Exercise task: Restate, word for word, all of the material shown below.

[Start of Collected data]

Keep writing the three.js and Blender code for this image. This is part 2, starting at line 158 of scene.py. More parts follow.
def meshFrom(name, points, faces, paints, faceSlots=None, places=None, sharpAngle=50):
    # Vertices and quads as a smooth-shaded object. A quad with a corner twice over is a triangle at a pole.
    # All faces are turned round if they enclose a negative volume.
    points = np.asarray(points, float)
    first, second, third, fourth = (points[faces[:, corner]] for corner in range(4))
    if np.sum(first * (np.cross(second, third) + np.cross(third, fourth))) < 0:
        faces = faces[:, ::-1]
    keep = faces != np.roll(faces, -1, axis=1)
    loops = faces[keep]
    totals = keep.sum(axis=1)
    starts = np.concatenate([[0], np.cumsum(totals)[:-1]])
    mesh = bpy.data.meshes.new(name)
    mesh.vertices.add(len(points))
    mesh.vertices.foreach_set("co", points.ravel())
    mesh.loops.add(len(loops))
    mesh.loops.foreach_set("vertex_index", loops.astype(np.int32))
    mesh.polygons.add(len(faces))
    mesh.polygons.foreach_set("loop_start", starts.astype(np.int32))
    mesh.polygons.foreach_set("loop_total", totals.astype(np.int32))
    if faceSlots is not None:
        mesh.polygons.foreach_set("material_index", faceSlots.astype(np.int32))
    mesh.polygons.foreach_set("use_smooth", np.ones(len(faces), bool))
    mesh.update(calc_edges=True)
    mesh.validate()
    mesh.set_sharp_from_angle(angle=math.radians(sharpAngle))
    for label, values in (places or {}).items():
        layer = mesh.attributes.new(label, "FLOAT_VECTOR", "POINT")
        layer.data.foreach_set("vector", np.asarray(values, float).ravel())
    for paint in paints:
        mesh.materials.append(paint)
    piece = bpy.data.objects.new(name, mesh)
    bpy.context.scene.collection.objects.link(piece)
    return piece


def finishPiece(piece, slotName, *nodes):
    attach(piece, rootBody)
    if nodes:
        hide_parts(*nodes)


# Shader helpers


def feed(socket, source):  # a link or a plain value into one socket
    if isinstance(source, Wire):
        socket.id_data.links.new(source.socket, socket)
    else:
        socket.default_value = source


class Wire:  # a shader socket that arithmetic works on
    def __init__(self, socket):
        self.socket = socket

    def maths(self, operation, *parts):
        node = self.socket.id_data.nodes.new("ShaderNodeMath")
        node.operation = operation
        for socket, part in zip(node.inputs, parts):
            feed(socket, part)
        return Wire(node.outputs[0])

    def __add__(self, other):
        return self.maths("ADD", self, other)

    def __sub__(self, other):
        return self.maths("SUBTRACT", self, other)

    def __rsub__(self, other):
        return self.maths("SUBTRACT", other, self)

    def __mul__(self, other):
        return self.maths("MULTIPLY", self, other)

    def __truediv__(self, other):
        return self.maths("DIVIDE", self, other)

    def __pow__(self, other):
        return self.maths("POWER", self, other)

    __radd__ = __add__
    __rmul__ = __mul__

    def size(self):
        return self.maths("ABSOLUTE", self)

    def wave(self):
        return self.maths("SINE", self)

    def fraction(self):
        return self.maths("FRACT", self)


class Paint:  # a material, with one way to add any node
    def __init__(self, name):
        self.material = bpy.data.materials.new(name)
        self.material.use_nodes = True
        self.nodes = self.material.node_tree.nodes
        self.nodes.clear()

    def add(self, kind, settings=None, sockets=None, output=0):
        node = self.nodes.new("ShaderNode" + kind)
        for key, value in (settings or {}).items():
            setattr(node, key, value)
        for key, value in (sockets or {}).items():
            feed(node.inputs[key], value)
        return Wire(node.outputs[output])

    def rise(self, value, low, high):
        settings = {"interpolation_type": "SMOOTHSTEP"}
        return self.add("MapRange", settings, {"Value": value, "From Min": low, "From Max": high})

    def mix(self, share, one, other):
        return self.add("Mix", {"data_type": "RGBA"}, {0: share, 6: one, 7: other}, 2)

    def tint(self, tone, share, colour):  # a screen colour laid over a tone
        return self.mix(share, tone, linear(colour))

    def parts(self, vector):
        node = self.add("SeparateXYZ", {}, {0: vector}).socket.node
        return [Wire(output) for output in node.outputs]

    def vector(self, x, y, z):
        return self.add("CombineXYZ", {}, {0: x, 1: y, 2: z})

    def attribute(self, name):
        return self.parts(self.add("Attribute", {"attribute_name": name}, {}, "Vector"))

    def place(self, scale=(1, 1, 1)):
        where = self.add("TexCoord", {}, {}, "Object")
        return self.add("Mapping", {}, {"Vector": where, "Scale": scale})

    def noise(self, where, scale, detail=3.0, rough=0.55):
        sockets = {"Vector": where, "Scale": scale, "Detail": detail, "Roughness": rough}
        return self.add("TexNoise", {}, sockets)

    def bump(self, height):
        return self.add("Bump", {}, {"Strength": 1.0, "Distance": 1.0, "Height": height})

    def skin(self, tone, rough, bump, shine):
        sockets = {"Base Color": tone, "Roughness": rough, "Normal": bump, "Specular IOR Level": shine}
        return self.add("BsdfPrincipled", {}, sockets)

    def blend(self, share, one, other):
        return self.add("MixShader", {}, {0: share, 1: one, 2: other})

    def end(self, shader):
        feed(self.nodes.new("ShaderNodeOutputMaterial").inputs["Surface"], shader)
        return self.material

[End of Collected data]

Result below:
Keep writing the three.js and Blender code for this image. This is part 2, starting at line 158 of scene.py. More parts follow.
def meshFrom(name, points, faces, paints, faceSlots=None, places=None, sharpAngle=50):
    # Vertices and quads as a smooth-shaded object. A quad with a corner twice over is a triangle at a pole.
    # All faces are turned round if they enclose a negative volume.
    points = np.asarray(points, float)
    first, second, third, fourth = (points[faces[:, corner]] for corner in range(4))
    if np.sum(first * (np.cross(second, third) + np.cross(third, fourth))) < 0:
        faces = faces[:, ::-1]
    keep = faces != np.roll(faces, -1, axis=1)
    loops = faces[keep]
    totals = keep.sum(axis=1)
    starts = np.concatenate([[0], np.cumsum(totals)[:-1]])
    mesh = bpy.data.meshes.new(name)
    mesh.vertices.add(len(points))
    mesh.vertices.foreach_set("co", points.ravel())
    mesh.loops.add(len(loops))
    mesh.loops.foreach_set("vertex_index", loops.astype(np.int32))
    mesh.polygons.add(len(faces))
    mesh.polygons.foreach_set("loop_start", starts.astype(np.int32))
    mesh.polygons.foreach_set("loop_total", totals.astype(np.int32))
    if faceSlots is not None:
        mesh.polygons.foreach_set("material_index", faceSlots.astype(np.int32))
    mesh.polygons.foreach_set("use_smooth", np.ones(len(faces), bool))
    mesh.update(calc_edges=True)
    mesh.validate()
    mesh.set_sharp_from_angle(angle=math.radians(sharpAngle))
    for label, values in (places or {}).items():
        layer = mesh.attributes.new(label, "FLOAT_VECTOR", "POINT")
        layer.data.foreach_set("vector", np.asarray(values, float).ravel())
    for paint in paints:
        mesh.materials.append(paint)
    piece = bpy.data.objects.new(name, mesh)
    bpy.context.scene.collection.objects.link(piece)
    return piece


def finishPiece(piece, slotName, *nodes):
    attach(piece, rootBody)
    if nodes:
        hide_parts(*nodes)


# Shader helpers


def feed(socket, source):  # a link or a plain value into one socket
    if isinstance(source, Wire):
        socket.id_data.links.new(source.socket, socket)
    else:
        socket.default_value = source


class Wire:  # a shader socket that arithmetic works on
    def __init__(self, socket):
        self.socket = socket

    def maths(self, operation, *parts):
        node = self.socket.id_data.nodes.new("ShaderNodeMath")
        node.operation = operation
        for socket, part in zip(node.inputs, parts):
            feed(socket, part)
        return Wire(node.outputs[0])

    def __add__(self, other):
        return self.maths("ADD", self, other)

    def __sub__(self, other):
        return self.maths("SUBTRACT", self, other)

    def __rsub__(self, other):
        return self.maths("SUBTRACT", other, self)

    def __mul__(self, other):
        return self.maths("MULTIPLY", self, other)

    def __truediv__(self, other):
        return self.maths("DIVIDE", self, other)

    def __pow__(self, other):
        return self.maths("POWER", self, other)

    __radd__ = __add__
    __rmul__ = __mul__

    def size(self):
        return self.maths("ABSOLUTE", self)

    def wave(self):
        return self.maths("SINE", self)

    def fraction(self):
        return self.maths("FRACT", self)


class Paint:  # a material, with one way to add any node
    def __init__(self, name):
        self.material = bpy.data.materials.new(name)
        self.material.use_nodes = True
        self.nodes = self.material.node_tree.nodes
        self.nodes.clear()

    def add(self, kind, settings=None, sockets=None, output=0):
        node = self.nodes.new("ShaderNode" + kind)
        for key, value in (settings or {}).items():
            setattr(node, key, value)
        for key, value in (sockets or {}).items():
            feed(node.inputs[key], value)
        return Wire(node.outputs[output])

    def rise(self, value, low, high):
        settings = {"interpolation_type": "SMOOTHSTEP"}
        return self.add("MapRange", settings, {"Value": value, "From Min": low, "From Max": high})

    def mix(self, share, one, other):
        return self.add("Mix", {"data_type": "RGBA"}, {0: share, 6: one, 7: other}, 2)

    def tint(self, tone, share, colour):  # a screen colour laid over a tone
        return self.mix(share, tone, linear(colour))

    def parts(self, vector):
        node = self.add("SeparateXYZ", {}, {0: vector}).socket.node
        return [Wire(output) for output in node.outputs]

    def vector(self, x, y, z):
        return self.add("CombineXYZ", {}, {0: x, 1: y, 2: z})

    def attribute(self, name):
        return self.parts(self.add("Attribute", {"attribute_name": name}, {}, "Vector"))

    def place(self, scale=(1, 1, 1)):
        where = self.add("TexCoord", {}, {}, "Object")
        return self.add("Mapping", {}, {"Vector": where, "Scale": scale})

    def noise(self, where, scale, detail=3.0, rough=0.55):
        sockets = {"Vector": where, "Scale": scale, "Detail": detail, "Roughness": rough}
        return self.add("TexNoise", {}, sockets)

    def bump(self, height):
        return self.add("Bump", {}, {"Strength": 1.0, "Distance": 1.0, "Height": height})

    def skin(self, tone, rough, bump, shine):
        sockets = {"Base Color": tone, "Roughness": rough, "Normal": bump, "Specular IOR Level": shine}
        return self.add("BsdfPrincipled", {}, sockets)

    def blend(self, share, one, other):
        return self.add("MixShader", {}, {0: share, 1: one, 2: other})

    def end(self, shader):
        feed(self.nodes.new("ShaderNodeOutputMaterial").inputs["Surface"], shader)
        return self.material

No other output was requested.